Novel P-Hausdorff distance-based fault diagnosis scheme for submodules in hybrid MMCs

In the operational context of the hybrid modular multilevel converters (MMC), the submodule stands out as a pivotal and vulnerable element, susceptible to various faults (Zheng et al. in IEEE Access 7:34946–34953, 2019; Xue et al. in IEEE Trans Power Deliv 33:1448–1458, 2017; Lee et al. Reactive power control operation scheme of LCC-HVDC for maximizing shunt capacitor size in AC systems. IEEE PES Asia-Pacific Power and Energy Engineering Conference (APPEEC). pp 1–5, 2015; Lin et al. in IEEE Trans Power Deliv 31:1342–1350, 2015; Debnath et al. in IEEE Trans Power Electron 30:37–53, 2014), including insulated gate bipolar transistors (IGBT) open-circuit, short-circuit, capacitor faults, etc.

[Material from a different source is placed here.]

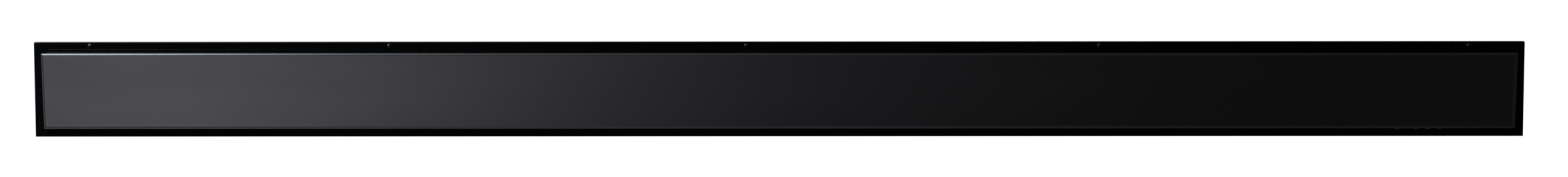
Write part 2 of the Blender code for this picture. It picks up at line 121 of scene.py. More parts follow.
def noise(tree, scale, detail=3.0, stretch=(1.0, 1.0, 1.0), rough=0.55):
    n = tree.nodes.new("ShaderNodeTexNoise")
    n.inputs["Scale"].default_value = scale
    n.inputs["Detail"].default_value = detail
    n.inputs["Roughness"].default_value = rough
    tree.links.new(position(tree, stretch), n.inputs["Vector"])
    return n.outputs["Fac"]


def cells(tree, scale, feature="F1"):
    n = tree.nodes.new("ShaderNodeTexVoronoi")
    n.feature = feature
    n.inputs["Scale"].default_value = scale
    tree.links.new(position(tree), n.inputs["Vector"])
    return n


def remap(tree, value, low, high, start=0.0, stop=1.0):
    r = tree.nodes.new("ShaderNodeMapRange")
    r.inputs["From Min"].default_value = low
    r.inputs["From Max"].default_value = high
    r.inputs["To Min"].default_value = start
    r.inputs["To Max"].default_value = stop
    tree.links.new(value, r.inputs["Value"])
    return r.outputs["Result"]


def combined(tree, operation, one, two):
    m = tree.nodes.new("ShaderNodeMath")
    m.operation = operation
    tree.links.new(one, m.inputs[0])
    tree.links.new(two, m.inputs[1])
    return m.outputs["Value"]


def mixed(tree, factor, one, two):
    """A shader that is one where the factor is 0 and two where it is 1."""
    mix = tree.nodes.new("ShaderNodeMixShader")
    tree.links.new(factor, mix.inputs["Fac"])
    tree.links.new(one, mix.inputs[1])
    tree.links.new(two, mix.inputs[2])
    return mix.outputs["Shader"]


def between(tree, value, dark, light):
    """Two colours mixed by a value from 0 to 1."""
    mix = tree.nodes.new("ShaderNodeMix")
    mix.data_type = "RGBA"
    mix.inputs["A"].default_value = (*dark, 1.0)
    mix.inputs["B"].default_value = (*light, 1.0)
    tree.links.new(value, mix.inputs["Factor"])
    return mix.outputs["Result"]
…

Therefore, accurate and rapid diagnosis of submodule faults is crucial to maintaining the reliability of both the hybrid MMC and its associated DC system (Xu et al. in IEEE Trans Power Electron 31:2720–2729, 2015; Wang et al. in IEEE Trans Power Deliv 32:1535–1544, 2016; Guo et al. in IEEE Trans Power Deliv 32:666–677, 2016; Zeng et al. in IEEE Trans Power Deliv 30:1298–1306, 2014). To enhance the reliability of the hybrid MMC, a comprehensive study on fault analysis and a diagnosis scheme based on waveform similarity for the submodules in hybrid the MMC are proposed. The devised scheme leverages a sliding window approach to capture essential feature data and employs partial Hausdorff (P-Hausdorff) distance for the diagnosis of open-circuit faults within the submodules. Finally, the proposed diagnosis scheme is implemented in MATLAB and the effectiveness and validity of the scheme are verified.